If Joe Biden wins the Presidential election and the Democrats gain a majority in the Senate, they should use their precious political capital to pass critical legislation in 2021-22. (If they don’t win the Senate, the issue will be moot.)

These measures could include:

  • An expanded Affordable Care Act, with an individual mandate and a “tax” to fund the program

  • A renewed Voting Rights Act, with clear findings of racial discrimination in election practices

  • A revised Clean Water and Clean Air Act, with specific delegations of authority to the Environmental Protection Agency

  • A huge infrastructure program, to get the economy moving and generate good working-class jobs

In other words, the Democrats should concentrate on delivering their agenda through legislation.

The Democrats will run the risk that this reactionary Supreme Court will overrule some of these initiatives. But history shows that the Justices on the Court are generally sensitive to public opinion, as they should be. If the Court did block some of these laws, then the Democrats could reconsider the question of changing the size of the Court. They might even be able to campaign on that issue.

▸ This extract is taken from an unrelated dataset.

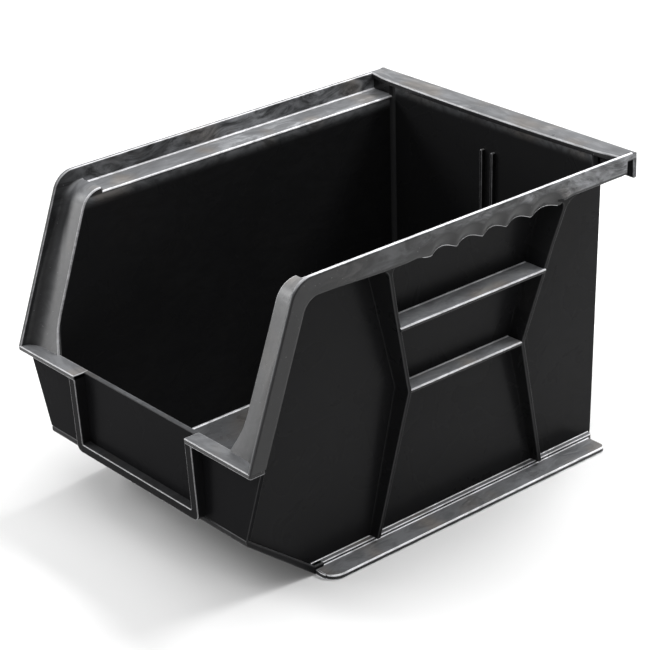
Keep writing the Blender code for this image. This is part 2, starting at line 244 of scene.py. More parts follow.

For example, the Democrats could point out that in October 2016, Ted Cruz was ready to change the Court’s size. Fearing that Hillary Clinton would be elected President, Cruz suggested that the Senate should not consider anyone Clinton might nominate for the Court. That step would effectively have cut the number of Justices to eight, as Michelle Goldberg noted in the Times last week, but such an outcome would not have bothered Cruz. “There is certainly a long historical precedent for a Supreme Court with fewer justices”, Cruz said. But that was then, of course.